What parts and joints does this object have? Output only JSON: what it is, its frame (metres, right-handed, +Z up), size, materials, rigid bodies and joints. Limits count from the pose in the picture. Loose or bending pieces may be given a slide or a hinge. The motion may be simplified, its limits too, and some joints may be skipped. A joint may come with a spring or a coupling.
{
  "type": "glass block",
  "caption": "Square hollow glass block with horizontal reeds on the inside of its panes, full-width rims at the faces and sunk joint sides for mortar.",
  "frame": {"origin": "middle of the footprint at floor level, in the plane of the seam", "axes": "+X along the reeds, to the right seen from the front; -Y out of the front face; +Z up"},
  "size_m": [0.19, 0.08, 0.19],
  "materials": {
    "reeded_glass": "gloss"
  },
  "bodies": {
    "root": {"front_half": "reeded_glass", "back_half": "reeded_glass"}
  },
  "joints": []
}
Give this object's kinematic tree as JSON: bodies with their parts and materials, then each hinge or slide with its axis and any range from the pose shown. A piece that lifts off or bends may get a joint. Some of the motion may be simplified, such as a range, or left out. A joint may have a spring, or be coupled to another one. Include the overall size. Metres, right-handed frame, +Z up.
--------------------------------------------------
**Task brief:** Above are the records; copy all of them exactly.

**Answer to the problem:**
What parts and joints does this object have? Output only JSON: what it is, its frame (metres, right-handed, +Z up), size, materials, rigid bodies and joints. Limits count from the pose in the picture. Loose or bending pieces may be given a slide or a hinge. The motion may be simplified, its limits too, and some joints may be skipped. A joint may come with a spring or a coupling.
{
  "type": "glass block",
  "caption": "Square hollow glass block with horizontal reeds on the inside of its panes, full-width rims at the faces and sunk joint sides for mortar.",
  "frame": {"origin": "middle of the footprint at floor level, in the plane of the seam", "axes": "+X along the reeds, to the right seen from the front; -Y out of the front face; +Z up"},
  "size_m": [0.19, 0.08, 0.19],
  "materials": {
    "reeded_glass": "gloss"
  },
  "bodies": {
    "root": {"front_half": "reeded_glass", "back_half": "reeded_glass"}
  },
  "joints": []
}
Give this object's kinematic tree as JSON: bodies with their parts and materials, then each hinge or slide with its axis and any range from the pose shown. A piece that lifts off or bends may get a joint. Some of the motion may be simplified, such as a range, or left out. A joint may have a spring, or be coupled to another one. Include the overall size. Metres, right-handed frame, +Z up.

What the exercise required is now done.